1996: Ambient-Frühstück in Marburg.

 

Nachtrag:
Die Geschichte stammt aus dem Jahr 1996. Ich studierte damals in Marburg. Aber eigentlich lernte ich hauptsächlich mich selbst kennen. Ich erforschte mein Inneres und glich es mit Banalitäten ab. Ein grundlegendes Muster, dass in meinem Leben immer wiederkehren sollte  – die Posie in den einfachen Dingen erkennen.
Passend zu dieser Kurzgeschichte vom Besuch an der Nachttanke, möchte ich noch die Gedichtreihe „Fensterblicke“ veröffentlichen, die aus der Nacht des vorherigen Samstags stammt. Ich hatte mich auf unserer eigenen WG-Party in mein Zimmer zurückgezogen. Perspektivwechsel. Dachte ich. Und ich versuchte verschieden Blickwinkel festzuhalten.
Das große verbindende Element: Jean-Michel Jarre. Waiting for Cousteau. Ich hörte die Platte, als ich mich auf der Party alleine in mein Zimmer zurückzog und als ich von meinem Ausflug zur Nachttanke wieder nach Hause zurückkehrte.
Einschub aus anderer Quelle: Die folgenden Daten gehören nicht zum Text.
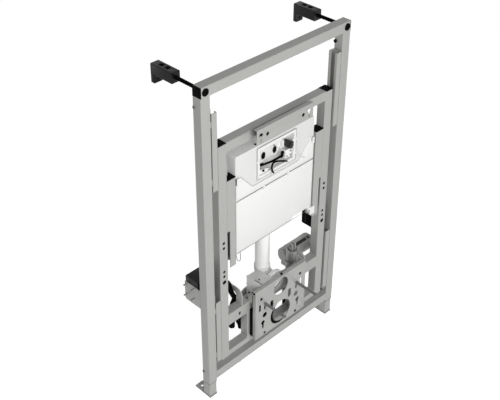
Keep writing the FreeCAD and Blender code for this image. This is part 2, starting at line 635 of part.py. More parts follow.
def cistern_collar():
    """White skin across the middle of the tank, swept up at both sides."""
    x = CIST_X
    z0 = SEAM_Z + SEAM
    low, high = z0 + COLLAR_UP - SEAM, z0 + COLLAR_SIDE
    foot_x, head_x = COLLAR_X
    outline = [(-x, z0), (x, z0), (x, high), (head_x, high), (foot_x, low), (-foot_x, low),
               (-head_x, high), (-x, high)]
    return prism_y(outline, CIST_Y0 - SKIN_T, CIST_Y0)


def service_box():
    """Open service box in the front of the cistern, with a rim round its mouth and a peg beside it."""
    half, y1, t = BOX_W / 2, CIST_Y0 + BOX_D, BOX_WALL
    shell = box(-half, half, CIST_Y0, y1, BOX_Z0, BOX_Z1)
    rim = box(-half - RIM, half + RIM, CIST_Y0 - RIM_T, CIST_Y0, BOX_Z0 - RIM, BOX_Z1 + RIM)
    peg = bar_y(PEG_R, half + RIM - PEG_R, CIST_Y0 - RIM_T - PEG_L, CIST_Y0 - RIM_T, BOX_Z0 + PEG_RISE)
    shell = shell.fuse(rim).fuse(peg)
    shell = shell.cut(box(-half + t, half - t, CIST_Y0 - RIM_T - 1, BOX_BACK, BOX_Z0 + t, BOX_Z1 - t))
    for x in BOX_HOLES_X:
        shell = shell.cut(bar_y(BOX_HOLE_R, x, BOX_BACK - 1, y1 + 1, BOX_Z0 + BOX_HOLE_RISE))
    return shell


def flush_barrel():
    """Dark barrel that works the flush, in its holder on the rear wall of the service box."""
    y0 = CIST_Y0 - RIM_T
    return bar_y(BARREL_R, BARREL_X, y0, y0 + BARREL_L, BOX_Z0 + BARREL_RISE)


def valve_block():
    """Filling valve, with a holder for the barrel above it."""
    x0, z0, z1 = BARREL_X - VALVE_W / 2, BOX_Z0 + VALVE_RISE, BOX_Z0 + BARREL_RISE
    y0 = CIST_Y0 - RIM_T + BARREL_L
    block = box(x0, x0 + VALVE_W, BOX_BACK - VALVE_D, BOX_BACK, z0, z0 + VALVE_H)
    block = block.fuse(box(BARREL_X - HOLDER_R, BARREL_X + HOLDER_R, y0, BOX_BACK, z0, z1))
    return block.fuse(bar_y(HOLDER_R, BARREL_X, y0, BOX_BACK, z1))


def flush_pipe():
    """Upright flush pipe from the tank to the socket of the elbow."""
    z0, z1 = ELBOW_Z + SOCKET_RISE - SOCKET_GRIP, CIST_Z0 + CIST_WALL
    return bar_z(PIPE_R, 0, PIPE_Y, z0, z1).cut(bar_z(PIPE_R - PIPE_WALL, 0, PIPE_Y, z0 - 1, z1 + 1))


def flush_elbow():
    """Flush elbow: socket for the pipe above, collar behind the flush hole in front."""
    top, neck = ELBOW_Z + SOCKET_RISE, NECK_Y[0]
    elbow = pipe([(0, PIPE_Y, top), (0, PIPE_Y, ELBOW_Z), (0, neck, ELBOW_Z)], [ELBOW_BEND], PIPE_R + SOCKET_WALL)
    elbow = elbow.fuse(bar_y(NECK_R, 0, neck, NECK_Y[1], ELBOW_Z))
    bore = PIPE_R - PIPE_WALL
    elbow = elbow.cut(bar_y(bore, 0, neck - 1, PIPE_Y, ELBOW_Z))
    elbow = elbow.cut(bar_z(bore, 0, PIPE_Y, ELBOW_Z, top + 1))
    return elbow.cut(bar_z(PIPE_R, 0, PIPE_Y, top - SOCKET_GRIP, top + 1))


def elbow_shelf():
    """Folded channel beside the flush elbow, on a leg that stands on the support crossbar."""
    tip, web, inner = SHELF_X
    (y0, y1), t = SHELF_Y, SHELF_T
    z0 = SUPPORT_Z1 + SHELF_RISE
    z1 = z0 + SHELF_H
    outline = [(y0, SUPPORT_Z1), (Y1, SUPPORT_Z1), (Y1, z0), (y1, z0), (y1, z1), (y0, z1)]
    shelf = prism_x(outline, web, web + t)
    for z in (z0, z1 - t):
        shelf = shelf.fuse(box(tip, web, y0, y1, z, z + t))
    shelf = shelf.fuse(box(web, inner, y0 + t, y1, z1 - 2 * t, z1 - t))
    return shelf.cut(bar_z(PIPE_R + SOCKET_WALL, 0, PIPE_Y, z0, z1))


def waste_bend():
    """Waste bend behind the waste hole, turning down, with two beads at its mouth."""
    corner = (0, BEND_Y1, WASTE_Z)
    end_z = WASTE_Z - BEND_DOWN
    bend = pipe([(0, BEND_Y0, WASTE_Z), corner, (0, BEND_Y1, end_z)], [BEND_SWING], BEND_R)
    for y in (BEND_Y0, BEND_Y0 + BEAD_IN):
        bend = bend.fuse(bar_y(BEAD_R, 0, y, y + BEAD_T, WASTE_Z))
    bore = pipe([(0, BEND_Y0 - 1, WASTE_Z), corner, (0, BEND_Y1, end_z - 1)], [BEND_SWING], BEND_R - BEND_WALL)
    return bend.cut(bore)


def waste_clamp():
    """Clamp ring between the beads of the waste bend, with two arms to the plate posts."""
    y0, y1 = BEND_Y0 + BEAD_T, BEND_Y0 + BEAD_IN
    z0, z1, reach = WASTE_Z - CLAMP_ARM / 2, WASTE_Z + CLAMP_ARM / 2, PLATE_POST_X0 + CLAMP_ARM
    body = bar_y(CLAMP_R, 0, y0, y1, WASTE_Z).fuse(box(-reach, reach, y0, y1, z0, z1))
    for x in (-reach, reach - CLAMP_ARM):
        body = body.fuse(box(x, x + CLAMP_ARM, Y1, y0, z0, z1))
    return body.cut(bar_y(BEND_R, 0, y0 - 1, y1 + 1, WASTE_Z))


def support_arm():
    """Left arm: an upright cheek on the support crossbar that turns back towards the wall."""
    (front, back), z0 = ARM_Y, SUPPORT_Z1
    outer, inner = ARM_R
    z1, zi = z0 + ARM_H, z0 + ARM_H - ARM_BAR
    blank = box(-ARM_X, -ARM_X + ARM_T, front, ARM_DEEP, z0, z1)
    corner = [e for e in blank.Edges if e.BoundBox.YMax < front + 0.1 and e.BoundBox.ZMin > z1 - 0.1]
    blank = blank.makeFillet(outer, corner)
    gap = box(-ARM_X - 1, -ARM_X + ARM_T + 1, back, ARM_DEEP + 1, z0 - 1, zi)
    root = [e for e in gap.Edges if e.BoundBox.YMax < back + 0.1 and e.BoundBox.ZMin > zi - 0.1]
    return blank.cut(gap.makeFillet(inner, root))


def support_tab():
    """Right tab: an upright cheek on the support crossbar with a rounded front."""
    (front, back), z0 = ARM_Y, SUPPORT_Z1
    blank = box(ARM_X - ARM_T, ARM_X, front, back, z0, z0 + TAB_H)
    corner = [e for e in blank.Edges if e.BoundBox.YMax < front + 0.1 and e.BoundBox.ZMin > z0 + 1]
    return blank.makeFillet((back - front) * 0.9, corner)


def actuator_column():
    """Column of the drive: ribbed collar below, lug on the crossbar, cup and fork on top, bored for the spindle."""
    x, y, z0, z1 = ACT_X, ACT_Y, COLUMN_Z0, COLUMN_Z1
    column = bar_z(COLUMN_R, x, y, z0, z1).fuse(bar_z(COLLAR_R, x, y, z0, z0 + COLLAR_H))
    for k in range(3):
        rib_z = z0 + RIB_T + k * RIB_STEP
        column = column.fuse(bar_z(RIB_R, x, y, rib_z, rib_z + RIB_T))
    column = column.fuse(box(x - LUG_W / 2, x + LUG_W / 2, Y1, y, LUG_Z0, LUG_Z0 + LUG_H))
    half, floor = FORK_W / 2, z1 - CUP_DEEP
    column = column.fuse(bar_z(CUP_R, x, y, z1 - CUP_H, z1)).cut(bar_z(CUP_BORE, x, y, floor, z1 + 1))
    for x0 in (x - half, x + half - FORK_T):
        cheek = box(x0, x0 + FORK_T, y - half, y + half, floor, floor + FORK_H)
        hole = bar_x(FORK_HOLE, x0 - 1, x0 + FORK_T + 1, y, floor + FORK_H - half)
        column = column.fuse(cheek.cut(hole))
    return column.cut(bar_z(SPINDLE_R + SPINDLE_FIT, x, y, z0 - 1, floor - WALL))


def actuator_motor():
    """Motor of the drive: a lying cylinder behind the column, with an end cap and a gear case."""
    (x0, x1), (cap_r, cap_t) = MOTOR_X, MOTOR_CAP
    motor = bar_x(MOTOR_R, x0, x1, MOTOR_Y, MOTOR_Z).fuse(bar_x(cap_r, x0 - cap_t, x0, MOTOR_Y, MOTOR_Z))
    z0, z1 = MOTOR_Z - MOTOR_R, MOTOR_Z - MOTOR_R + CASE_H
    case = bar_z(CASE_R, ACT_X, ACT_Y, z0, z1).fuse(
        box(ACT_X - COLUMN_R, ACT_X + CASE_R, ACT_Y, MOTOR_Y, z0, MOTOR_Z + COLUMN_R))
    half = LUG_W / 2
    lug = box(ACT_X - half, ACT_X + half, Y1, ACT_Y, LUG_Z0, LUG_Z0 + LUG_H)
    motor = motor.fuse(case).cut(bar_z(COLUMN_R, ACT_X, ACT_Y, z0 - 1, MOTOR_Z + MOTOR_R))
    return motor.cut(bar_z(CUP_R, ACT_X, ACT_Y, COLUMN_Z1 - CUP_H, COLUMN_Z1)).cut(lug)


def actuator_spindle():
    """Spindle on its foot bracket behind the bottom rail."""
    x, half = ACT_X, SEAT_W / 2
    spindle = bar_z(SPINDLE_R, x, ACT_Y, SEAT_Z1, COLUMN_Z1 - CUP_DEEP - WALL - SPINDLE_END)
    seat = box(x - half, x + half, TUBE, ACT_Y + SEAT_BACK, BOTTOM_RAIL_Z, SEAT_Z1)
    back = box(x - half, x + half, TUBE, TUBE + SEAT_T, BOTTOM_RAIL_Z, BOTTOM_TOP)
    return spindle.fuse(seat).fuse(back)


def spindle_boot():
    """Ribbed boot round the foot of the spindle, on its seat."""
    x, y, z1 = ACT_X, ACT_Y, COLUMN_Z0 - BOOT_GAP
    boot = bar_z(BOOT_R, x, y, SEAT_Z1, z1)
    for k in range(3):
        rib_z = SEAT_Z1 + RIB_T + k * RIB_STEP
        boot = boot.fuse(bar_z(BOOT_RIB_R, x, y, rib_z, rib_z + RIB_T))
    return boot.cut(bar_z(SPINDLE_R + SPINDLE_FIT, x, y, SEAT_Z1 - 1, z1 + 1))


def drive_conduit():
    """Conduit of the drive behind the carriage, with a clip at both ends."""
    points = [(x - POST_X1, HOSE_Y, z) for x, z in HOSE_TOP]
    points += [(-x - PLATE_POST_XC, HOSE_Y, z) for x, z in HOSE_FOOT]
    hose = pipe(points, HOSE_BENDS, HOSE_R)
    half = HOSE_CLIP / 2
    for (x0, y, z0), (x1, y, z1) in ((points[0], points[1]), (points[-1], points[-2])):
        x, z = x0 + (x1 - x0) * 0.1, z0 + (z1 - z0) * 0.1
        hose = hose.fuse(box(x - half, x + half, Y1, HOSE_Y, z - half, z + half))
    return hose


# Fixed frame
pair("upright", tube(XS, FRAME_W / 2, 0, TUBE, UPRIGHT_Z0, UPRIGHT_Z1, "z"))
save("top_rail", top_rail())
save("bottom_rail", tube(-XS, XS, 0, TUBE, BOTTOM_RAIL_Z, BOTTOM_TOP, "x"))
save("end_plugs", *both(end_plug()))
pair("foot", foot())
RAILS = [guide_rail(UPPER_Z0, RAIL_UPPER_H), guide_rail(LOWER_Z0, RAIL_LOWER_H)]
save("right_guide_rails", *RAILS)
save("left_guide_rails", *[mirror(rail) for rail in RAILS])
save("wall_rods", *both(wall_rod()))
save("wall_brackets", *both(wall_bracket()))
save("control_bracket", control_bracket())
save("control_box", control_box())
save("actuator_spindle", actuator_spindle())
save("spindle_boot", spindle_boot())

# Carriage
pair("carriage_post", carriage_post())
pair("inner_post", inner_post())
INNER_TOP = CIST_Z1 - INNER_UP
save("post_caps", *both(tube_cap(POST_X0, POST_X1, POST_Z1)), *both(tube_cap(INNER_X0, POST_X0, INNER_TOP)))
save("guide_blocks", *both(guide_block(UPPER_Z0)), *both(guide_block(LOWER_Z0)))
save("top_crossbar", crossbar(POST_Z1 - CAR, POST_Z1))
save("support_crossbar", support_crossbar())
save("base_crossbar", crossbar(POST_Z0, BASE_Z1))
save("plate_posts", *both(plate_post()))
save("fixing_plate", fixing_plate())
save("plate_pad", plate_pad())
save("bowl_studs", *both(stud()))
save("hanger_bracket", hanger_bracket())
save("cistern_tank", cistern_tank())
save("cistern_cover", cistern_cover())
save("cistern_collar", cistern_collar())
save("service_box", service_box())
save("flush_barrel", flush_barrel())
save("valve_block", valve_block())
save("flush_pipe", flush_pipe())
save("flush_elbow", flush_elbow())
save("elbow_shelf", elbow_shelf())
save("waste_bend", waste_bend())
save("waste_clamp", waste_clamp())
save("support_arm", support_arm())
save("support_tab", support_tab())
save("actuator_column", actuator_column())
save("actuator_motor", actuator_motor())
save("drive_conduit", drive_conduit())
save("supply_box", supply_box())
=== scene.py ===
# %% [markdown]
# A height adjustable frame for a wall hung toilet. Square steel tubes stand on two feet and reach
# the wall with two black brackets. Inside them a carriage slides up and down in four guide rails.
# It carries the cistern, the flush and waste bends and the plate that the bowl hangs on.
# The engineering model gives every tube and plate its true size. This lesson adds the finishes and
# the small things that make it look real: threads, screws, clips, hoses, welds and ribs.

# %% Load the engineering model
import json
import math

import bmesh
import bpy
import numpy as np
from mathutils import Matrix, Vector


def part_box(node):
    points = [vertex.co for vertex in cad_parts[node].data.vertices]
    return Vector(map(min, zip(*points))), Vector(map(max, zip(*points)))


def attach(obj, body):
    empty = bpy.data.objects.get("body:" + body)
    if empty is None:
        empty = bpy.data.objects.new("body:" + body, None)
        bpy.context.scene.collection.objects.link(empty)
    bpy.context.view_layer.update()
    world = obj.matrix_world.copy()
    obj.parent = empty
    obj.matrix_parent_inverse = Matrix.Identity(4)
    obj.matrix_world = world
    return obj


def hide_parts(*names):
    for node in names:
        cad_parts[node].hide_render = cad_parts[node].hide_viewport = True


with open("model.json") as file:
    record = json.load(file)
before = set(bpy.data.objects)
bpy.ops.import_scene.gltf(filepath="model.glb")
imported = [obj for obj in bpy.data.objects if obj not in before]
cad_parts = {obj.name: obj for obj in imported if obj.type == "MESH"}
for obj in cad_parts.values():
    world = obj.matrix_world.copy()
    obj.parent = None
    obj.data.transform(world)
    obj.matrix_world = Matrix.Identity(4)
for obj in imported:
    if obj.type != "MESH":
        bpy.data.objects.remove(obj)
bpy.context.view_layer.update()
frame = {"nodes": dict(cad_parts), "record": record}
scene = bpy.context.scene
scene.view_settings.view_transform = "Standard"
print("engineering model:", len(frame["nodes"]), "nodes")

# %% [markdown]
# The camera stands in front of the frame, to the left and above, as a visitor would look down at it.
# Its place was worked out from the edges of the tubes. The picture is framed by a small lens shift,
# because turning the camera instead would make the uprights lean.

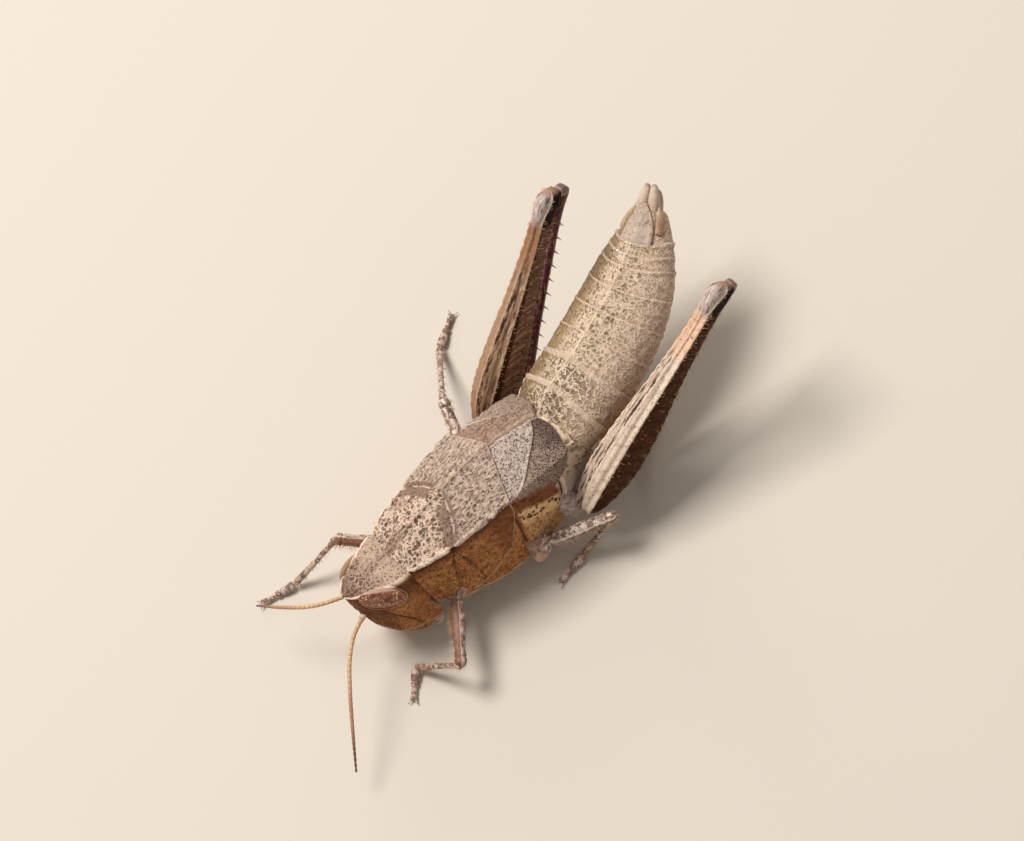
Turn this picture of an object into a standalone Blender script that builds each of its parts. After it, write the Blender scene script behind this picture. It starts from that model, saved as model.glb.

Dabei war die Platte nur ein komischer Interessenkauf, was macht dieser große Jean-Michel Jarre so für Musik. Ich wollte es einfach nur wissen, dabei hat sich das Stück „Waiting For Cousteau“ tief in mein Leben eingearbeitet. Ich denke, weil es so viel Raum für Gedanken läßt und weil es mich irgendwie erreicht hat und noch immer erreicht.
Das Warten auf das Auftauchen!

 

 

 

___

Fensterblicke I
(Tür mit Fenster)

Vor den Augen, vor Gesicht, Körper und Geist; eine Tür.
Milchiges Glas; Schweres Holz.
Unschlüssiger Wille.
Und verschwommen tanzen dahinter Gestalten.
Stimmen dringen dumpf hindurch; Matte Musik, wild.
Das Standbein wechselt;
und wieder.
Ein Blick zurück in den hellen Raum;
Klankulisse – Jarre.
Ein verhuschendes Lächeln; Trockene, feuchtwerdende Träne.
Und jetzt ist es soweit…
Noch einmal Standbeinwechsel; Das letzte Mal!
Doch dann noch einmal.
…aber dann, noch einmal.

___

Fensterblicke II
(Tür mit Fenster hinterrücks)

In der Vision durch die Tür.
Eine Party; Lachende Menschen; Wolfsparadies.
Drogen, Drogen, Drogen.
Mein Herz, so warm
vom Schlagen
und vom Baden im tanzenden Meer.
Pragmatik-Sex; Illusion;
milchiges Glas.

___

Fensterblicke III
(Tür mit Fenster verdunkelt)

Oder vielleicht ein Tuch vor das Fenster.
Zurücktreten, schweres Holz am Scharnier verlassen.
Gardinen schließen und Volume erhöhen.
Keine Party mehr hören, Drogen missbrauchen
und sich in den eigenen Hass verlieben.

___

Fensterblicke IV
(Fenster zur Straße, Blick nach oben links)

Schirmmützenbau
Himmel sonst nichts.

Durchs Fenster vorbei
am Radio sonst nichts.

Leuchtbunter Rahmen darum innen
Stille sonst nichts.

Stunden verinnen
Stimmengerinnen
im Kopf
sonst nichts.

___

Fensterblicke V
(Fenster zur Straße, genereller Blick)

Ein früher Wind des Todes
durch die stehende Luft.
Flügelschlag eines Vogels
Schmerzensbrise; Duft.

Ein Geruch der langen Zeit
bettet sich um mich herum
und erzählt von gar nicht weit,
doch zögert noch; ist stumm.

Nach dem Wahn, verstört,
blick ich in die Nacht.
Wenn mich wer erhört:
„Nimm von mir die Macht!“

Doch des Fensters Glas
schluckt den Ton.
Mir dämmert was,
ach, ich wusst´ es schon.

Was ich hinfort wünsch
ist mir nicht fremd.
Es ist in mir Mensch,
der mich gut kennt.

___

Fensterblicke VI
(Fenster zur Straße, Blick auf die Frankfurter Straße)

Schon seit einem Jahr
wackelt dort oben im Wind
ein schwarzer Schal.

Es ist mir so,
als hielte der Stadtbaum
eine Fahne hoch als Wort.

___

*Ich habe auf der Platte übrigens niemals die Stücke Calypso 1-3 gehört, immer nur Waiting for Cousteau. Und unverständlicherweise ist die digitale Version des Songs doppelt so lang wie die Version auf der Vinyl-LP.